In the recently-released World Happiness Report, India ranked 139 among 149 countries. Now, a year into the pandemic, experts share tips on how to learn from the past and make life more fulfilling
Last week, the United Nations Sustainable Development Solutions Network published the World Happiness Report. The document assesses levels of happiness based on six key variables that include Gross Domestic Product (GDP), social support, life expectancy, generosity, freedom and corruption. This year’s report specially focused on the impact of the pandemic on happiness, too. While Finland topped the list, India’s place was pitiable; it ranked 139 among 149 countries.
Bahl suggests journalling and engaging in fun activities every day. Representation pics
It would be naïve to assume that the unprecedented nature of the virus couldn’t possibly affect us. But a year has passed and we could all do with keeping up with the times. We invited success coach and author Nidhika Bahl, and performance coach Advait Dikshit to share tips on how to navigate life in the second pandemic-led year.
Contrary to popular belief, Bahl shares that many aren’t approaching coaches during lockdown, due to lack of privacy at home. So, to keep ourselves afloat, she has come up with an acronym worth remembering — PEACE.
Practise mindfulness: This could be done in multiple ways including yoga, meditation, and mandala art. “There is so much anxiety. So, every day, we need to set aside 20 to 30 minutes calming ourselves down,” she says.

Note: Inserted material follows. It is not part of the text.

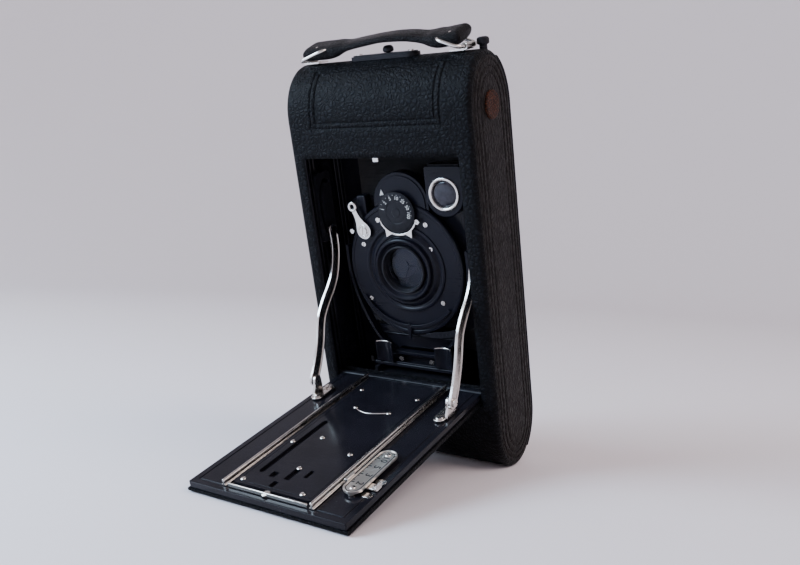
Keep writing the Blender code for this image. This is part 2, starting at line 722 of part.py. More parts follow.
def shutter_case(standard):
    """The round shutter housing, with the stepped well that the lens sits in."""
    outside = circle((0, SHUTTER_Z), SHUTTER_HALF, 48, SHUTTER_TALL / SHUTTER_HALF)
    back = circle((0, SHUTTER_Z), SHUTTER_HALF - 2.0, 48, (SHUTTER_TALL - 2.0) / (SHUTTER_HALF - 2.0))
    face = extrude(outside, "Y", SHUTTER_FACE_Y, SHUTTER_FACE_Y + 1.6)
    drum = extrude(back, "Y", SHUTTER_FACE_Y + 1.0, BOARD_Y - GAP)
    bore = disc("Y", (0, 0, LENS_Z), 12.4, SHUTTER_FACE_Y - 4, BOARD_Y + 2)
    steps = [(22.4, 12.0), (22.4, 12.9), (11.8, 12.9), (11.8, 10.6), (13.6, 9.6), (15.4, 9.6), (16.2, 10.4),
             (16.2, 11.4), (19.6, 11.4), (20.2, 12.0)]
    rings = turned(steps, "Y", (0, 0, LENS_Z), 40, True)
    socket = extrude(rectangle(-25.0, -20.0, 122.0, 138.4), "Y", 14.4, BOARD_Y - GAP)
    bearings = [disc("Y", (x, 0, z), 1.4, SHUTTER_FACE_Y - 1, SHUTTER_FACE_Y + 4, 12)
                for x, z in ((LEVER_X, LEVER_Z), (0, DIAL_Z))]
    solid("shutter_case", cut(joined(face, drum, socket, rings), bore, *bearings), enamel, standard)


def lens_cell(standard):
    """The barrel that screws into the shutter and holds both glasses."""
    wall = [(12.1, 9.8), (12.1, 24.5), (9.3, 24.5), (9.3, 12.4), (11.4, 9.8)]
    solid("lens_cell", turned(wall, "Y", (0, 0, LENS_Z), 32, True), black_metal, standard)


def lens_glass(standard):
    """The front glass, gently domed, and the flatter rear glass."""
    dome = [(0, 11.2), (3.2, 11.4), (6.0, 12.0), (9.0, 13.2), (9.0, 15.0), (0, 15.0)]
    solid("lens_front", turned(dome, "Y", (0, 0, LENS_Z), 32), glass, standard)
    rear = [(0, 20.5), (9.0, 20.5), (9.0, 22.2), (5.0, 23.0), (0, 23.4)]
    solid("lens_rear", turned(rear, "Y", (0, 0, LENS_Z), 32), glass, standard)


def glass(name):
    return material(name, (0.35, 0.38, 0.48), 0.05)


def speed_dial(standard):
    """The dial that sets the shutter's speed."""
    pivot = Pivot("speed_dial_axis", (0, SHUTTER_FACE_Y, DIAL_Z), standard)
    edge, front, back, end = DIAL_RADIUS, 10.0, 11.2, 14.5
    profile = [(0, front), (9.4, front), (edge, 10.6), (edge, back), (1.1, back), (1.1, end), (0, end)]
    solid("speed_dial", turned(profile, "Y", (0, 0, DIAL_Z), 32), black_metal, pivot)


def dial_housing(standard):
    """The half-round gear housing behind the dial, above the shutter."""
    outside = arc((1.2, 135.0), 15.4, 0, 180, 18)
    block = extrude([(16.6, 126.0), *outside, (-14.2, 126.0)], "Y", 13.6, BOARD_Y - GAP)
    oval = circle((0, SHUTTER_Z), SHUTTER_HALF + GAP, 48, (SHUTTER_TALL + GAP) / (SHUTTER_HALF + GAP))
    solid("dial_housing", cut(block, extrude(oval, "Y", 10.0, BOARD_Y + 1)), black_metal, standard)


def dial_yoke(standard):
    """The nickel crescent that cradles the dial from below."""
    outer = arc((0, DIAL_Z), 12.6, 200, 340, 14)
    inner = arc((0, DIAL_Z + 1.0), 11.4, 343, 197, 14)
    solid("dial_yoke", extrude(outer + inner, "Y", 10.5, 11.1), nickel, standard)


def release_lever(standard):
    """The teardrop lever that trips the shutter, on a slotted pivot screw."""
    pivot = Pivot("release_lever_axis", (LEVER_X, SHUTTER_FACE_Y, LEVER_Z), standard)
    tip = Vector((-26.0, 133.6))
    root = Vector((LEVER_X, LEVER_Z))
    along = (tip - root).normalized()
    across = Vector((-along.y, along.x))
    widths = ((-4.0, 0.1), (-3.4, 2.0), (-1.6, 3.5), (0.5, 3.9), (2.6, 3.3), (5.5, 1.9), (8.5, 1.3),
              (11.4, 1.3))
    left = [root + along * s + across * w for s, w in widths]
    right = [root + along * s - across * w for s, w in widths][::-1]
    arm = extrude([tuple(p) for p in left + right], "Y", 10.8, 12.0)
    ring = extrude(circle(tip, 2.5, SMALL_STEPS), "Y", 10.8, 12.0)
    eye = extrude(circle(tip, 1.1, 12), "Y", 9.0, 13.0)
    stem = disc("Y", (LEVER_X, 0, LEVER_Z), 1.1, 11.4, 14.5, SMALL_STEPS)
    head = disc("Y", (LEVER_X, 0, LEVER_Z), 2.2, 10.2, 11.0, SMALL_STEPS)
    solid("release_lever", joined(cut(joined(arm, ring), eye), stem, head), nickel, pivot)


def aperture_scale(standard):
    """The curved scale below the shutter's lower right edge."""
    centre = (11.0, LENS_Z + 6.0)
    outline = arc(centre, 41.5, -108, -70, 12) + arc(centre, 38.4, -70, -108, 12)
    plate = extrude(outline, "Y", 12.3, 13.0)
    leg = extrude(rectangle(8.0, 14.0, 67.2, 69.0), "Y", 12.6, 17.6 - GAP)
    oval = circle((0, SHUTTER_Z), SHUTTER_HALF + GAP, 48, (SHUTTER_TALL + GAP) / (SHUTTER_HALF + GAP))
    solid("aperture_scale", cut(joined(plate, leg), extrude(oval, "Y", 10.0, 21.0)), black_metal, standard)


def aperture_pointer(standard):
    """The pointer that sets the lens opening. It turns round the lens on a thin curved band."""
    pivot = Pivot("aperture_axis", (0, SHUTTER_FACE_Y, LENS_Z), standard)
    centre = Vector((0, LENS_Z))
    reach = [centre + Matrix.Rotation(math.radians(-92), 2) @ Vector((r, 0)) for r in (30.0, 36.6)]
    arm = extrude(stroke(reach, 0.9), "Y", 11.4, 12.1)
    band = arc((0, LENS_Z), 31.0, -150, -40, 16) + arc((0, LENS_Z), 29.4, -40, -150, 16)
    solid("aperture_pointer", joined(extrude(band, "Y", 11.4, 12.1), arm), nickel, pivot)


def finder(standard):
    """The reflecting finder: a box with a round front lens, which tips sideways for upright pictures."""
    pivot = Pivot("finder_axis", (FINDER_X, 19.6, FINDER_Z - 1.0), standard)
    low, high = FINDER_X - FINDER_HALF, FINDER_X + FINDER_HALF
    outside = [(low, 153.8), *arc((FINDER_X, 139.5), FINDER_HALF, 180, 360, 16), (high, 153.8)]
    box = extrude(outside, "Y", 11.2, 19.6)
    bore = disc("Y", (FINDER_X, 0, FINDER_Z), 6.6, 10.0, 13.2)
    top = extrude(rectangle(FINDER_X - 6.6, FINDER_X + 6.6, 13.2, 18.2), "Z", 152.4, 155.0)
    solid("finder_body", cut(box, bore, top), black_metal, pivot)
    lens = [(0, 10.6), (3.5, 10.9), (6.2, 11.8), (6.2, 12.8), (0, 12.8)]
    solid("finder_lens", turned(lens, "Y", (FINDER_X, 0, FINDER_Z)), glass, pivot)
    screen = extrude(rectangle(FINDER_X - 6.3, FINDER_X + 6.3, 13.5, 17.9), "Z", 152.7, 153.4)
    solid("finder_screen", screen, glass, pivot)


def grip(standard, name, side):
    """A finger grip on the carriage: a curved plate, squeezed inwards to free the carriage on the rails."""
    x = side * 17.5
    pivot = Pivot(name + "_slide", (x, 13.0, 58.0), standard)
    low = RAIL_TOP + GAP + 1.8 + GAP
    bend = [(side * 22.0, 10.6), (side * 20.0, 11.7), (x, 12.2), (side * 15.0, 11.7), (side * 13.0, 10.6)]
    plate = extrude(stroke(bend, 0.6), "Z", low + 0.4, 62.6)
    foot = extrude(rectangle(x - 2.5, x + 2.5, 11.8, 16.4), "Z", low, low + 1.2)
    solid(name, joined(plate, foot), nickel, pivot)


def bellows(standard):
    """The folded bellows: a tapering square tube from the lens board to the film gate."""
    front, back = BOARD_Y + BOARD_THICK + GAP, FILM_GATE_Y - GAP
    rings = (
        [(front, 27.0, 74.0, 131.0), (back, 35.5, 52.5, 157.5)],
        [(front, 22.0, 79.0, 126.0), (back, 33.0, 55.0, 155.0)],
    )
    shape = bmesh.new()
    loops = []
    for ring in rings:
        for y, half, low, high in ring:
            corners = ((-half, y, low), (half, y, low), (half, y, high), (-half, y, high))
            loops.append([shape.verts.new(p) for p in corners])
    outer_front, outer_back, inner_front, inner_back = loops
    around = (outer_front, outer_back, inner_back, inner_front, outer_front)
    for a, b in zip(around, around[1:]):
        for i in range(4):
            j = (i + 1) % 4
            shape.faces.new((a[i], a[j], b[j], b[i]))
    mesh = bpy.data.meshes.new("bellows")
    shape.to_mesh(mesh)
    shape.free()
    solid("bellows", tidy(mesh), leather, standard)


# ---------------------------------------------------------------- the whole camera

def lean_angle():
    """The lean at which the bed's tip and the lower rounded end touch the floor together."""
    run = END_CENTRE[0] - BED_TIP[0]
    rise = BED_TIP[1] - END_CENTRE[1]
    a = run * run - MID_DEPTH ** 2
    b = 2 * run * rise
    c = rise * rise - END_HEIGHT ** 2
    slope = (-b - math.sqrt(b * b - 4 * a * c)) / (2 * a)
    return -math.atan(slope)


def settle(frame):
    """Leans the camera and moves it so that its box is centred on the origin and stands on the floor."""
    frame.rotation_euler = (lean_angle(), 0, 0)
    bpy.context.view_layer.update()
    graph = bpy.context.evaluated_depsgraph_get()
    points = []
    for obj in bpy.data.objects:
        if obj.type == "MESH" and not obj.hide_render:
            place = obj.matrix_world
            points += [place @ v.co for v in obj.evaluated_get(graph).data.vertices]
    low = [min(p[i] for p in points) for i in range(3)]
    high = [max(p[i] for p in points) for i in range(3)]
    frame.location = (-(low[0] + high[0]) / 2, -(low[1] + high[1]) / 2, -low[2])


def build():
    for obj in list(bpy.data.objects):
        bpy.data.objects.remove(obj)

    camera = Pivot("camera_frame")
    case_front(camera)
    case_side(camera, "case_side_left", -1)
    case_side(camera, "case_side_right", 1)
    case_end(camera, "case_end_upper", upper_end)
    case_end(camera, "case_end_lower", lower_end)
    chamber_walls(camera)
    film_gate(camera)
    guide_roller(camera, "film_roller_upper", 170.0)
    guide_roller(camera, "film_roller_lower", 33.0)
    brace_guide(camera, "brace_guide_left", -1)
    brace_guide(camera, "brace_guide_right", 1)
    inner_track(camera)
    bed_catch(camera)
    hinge_rod(camera)
    spindle_cap(camera)
    handle(camera)
    top_plate(camera)
    latch_knob(camera)
    back_button(camera)

    take_up = Pivot("winder_axis", (0, SPOOL_Y, SPOOL_AXIS_HIGH), camera)
    spool("take_up_spool", take_up, SPOOL_AXIS_HIGH)
    winding_key(take_up, SPOOL_AXIS_HIGH)
    supply = Pivot("supply_axis", (0, SPOOL_Y, SPOOL_AXIS_LOW), camera)
    spool("supply_spool", supply, SPOOL_AXIS_LOW)

    back = Pivot("back_slide", (0, BODY_DEPTH, BODY_HEIGHT / 2), camera)
    back_cover(back)
    frame_window(back)
    pressure_plate(back)

    bed = Pivot("bed_hinge", (0, HINGE_Y, HINGE_Z), camera)
    bed_panel(bed)
    bed_track(bed)
    bed_rail(bed, "bed_rail_left", -RAIL_X)
    bed_rail(bed, "bed_rail_right", RAIL_X)
    cross_strip(bed)
    focus_scale(bed)
    focus_stop(bed)
    brace_bracket(bed, "brace_bracket_left", -1)
    brace_bracket(bed, "brace_bracket_right", 1)
    brace(bed, "brace_left", -1)
    brace(bed, "brace_right", 1)

    standard = Pivot("standard_slide", (0, BOARD_Y, RAIL_TOP), camera)
    standard_base(standard)
    standard_frame(standard)
    lens_board(standard)
    shutter_case(standard)
    lens_cell(standard)
    lens_glass(standard)
    speed_dial(standard)
    dial_housing(standard)
    dial_yoke(standard)
    release_lever(standard)
    aperture_scale(standard)
    aperture_pointer(standard)
    finder(standard)
    grip(standard, "grip_left", -1)
    grip(standard, "grip_right", 1)
    bellows(standard)
    settle(camera.empty)


build()
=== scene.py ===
"""Looks of the folding roll-film hand camera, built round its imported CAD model.

Shapes are drawn upright, in millimetres: X across, Y from the front face to the back, Z up along the body
from its lower end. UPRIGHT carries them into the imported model's own frame.
"""

import json
import math

import bmesh
import bpy
from mathutils import Matrix, Vector

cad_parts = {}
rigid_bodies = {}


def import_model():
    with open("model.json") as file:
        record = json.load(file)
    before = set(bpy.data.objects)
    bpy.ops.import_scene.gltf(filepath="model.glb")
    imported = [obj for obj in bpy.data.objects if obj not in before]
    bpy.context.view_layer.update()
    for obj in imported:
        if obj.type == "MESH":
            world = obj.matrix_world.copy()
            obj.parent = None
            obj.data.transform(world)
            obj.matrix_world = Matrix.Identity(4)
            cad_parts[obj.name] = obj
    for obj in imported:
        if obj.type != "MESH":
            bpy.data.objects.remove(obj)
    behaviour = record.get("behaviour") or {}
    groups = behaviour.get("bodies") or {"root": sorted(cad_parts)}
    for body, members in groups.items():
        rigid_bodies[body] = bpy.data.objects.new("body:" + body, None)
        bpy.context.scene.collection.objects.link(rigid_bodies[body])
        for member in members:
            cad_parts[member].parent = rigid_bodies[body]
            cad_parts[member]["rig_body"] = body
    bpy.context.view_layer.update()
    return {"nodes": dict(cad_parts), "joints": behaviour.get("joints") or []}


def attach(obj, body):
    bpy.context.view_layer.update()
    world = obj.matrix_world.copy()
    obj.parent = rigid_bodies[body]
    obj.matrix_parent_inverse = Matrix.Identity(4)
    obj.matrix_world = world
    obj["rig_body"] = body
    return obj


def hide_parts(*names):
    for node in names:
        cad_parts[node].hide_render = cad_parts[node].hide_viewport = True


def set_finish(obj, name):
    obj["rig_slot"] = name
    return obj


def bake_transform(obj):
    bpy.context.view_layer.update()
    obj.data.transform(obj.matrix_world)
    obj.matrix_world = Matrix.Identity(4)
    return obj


for startup_object in list(bpy.data.objects):
    bpy.data.objects.remove(startup_object)

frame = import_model()
MM = 0.001


# ---------------------------------------------------------------- the upright frame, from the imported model

def joint(name):
    return next(j for j in frame["joints"] if j["name"] == name)


def upright_frame():
    """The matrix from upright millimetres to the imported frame's metres."""
    back = -Vector(joint("standard_slide")["axis"]).normalized()
    across = Vector((1, 0, 0))
    turn = Matrix((across, back, across.cross(back))).transposed().to_4x4()
    sides = [v.co for n in ("case_side_left", "case_side_right") for v in frame["nodes"][n].data.vertices]
    places = [turn.inverted() @ p for p in sides]
    low, high = (Vector(f(p[i] for p in places) for i in range(3)) for f in (min, max))
    origin = Vector(((low.x + high.x) / 2, low.y, low.z))
    return turn @ Matrix.Translation(origin) @ Matrix.Scale(MM, 4)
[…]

Express your emotions: If you have someone to talk to, reach out. Otherwise, start journalling. “But after you journal, burn those papers because you will store negative energy and be stuck there,” she cautions. If nothing works, seek help from a professional.
Appreciate yourself and others: Gratitude is always spoken about in context of others but we often don’t practice it for ourselves. Bahl explains, “If we don’t recognise our own worth, there’s very little we can do for others. This doesn’t imply being selfish.”
Another angle to gratitude, Dikshit says, is to think about how the pandemic has changed your life for the better. “What are things that could’ve never happened if it weren’t for the pandemic? Identify and remind yourself about them daily,” he says.
Celebrate small wins: Create joy in your life by finding happiness in small things; give yourself a pat on the back if you made good food, rather than thinking about earning a million today.
Engage in joyful activities: Do something for 20 minutes a day which gives you joy — dance, music or poetry, for example. Additionally, it can be beneficial to have a goal to adapt and be resilient to the new environment.
Dikshit also advises being objective ie looking at the real data related to the virus. Of course, you need to take the vaccine but instead of panicking and getting anxious, focus on your health. “Building immunity doesn’t mean going to the gym with a fancy trainer lifting the barbells for you . That’s not immunity. That’s aesthetics. You can just walk a couple of miles a day or eat the right foods,” he says.
At a time when social media also plays a huge role in our lives, Dikshit suggests arguing with yourself instead of people on the Internet. “Your head may be predisposed to melancholia and you can go down a rabbit hole with your thoughts. So, argue with your stupidity,” he states.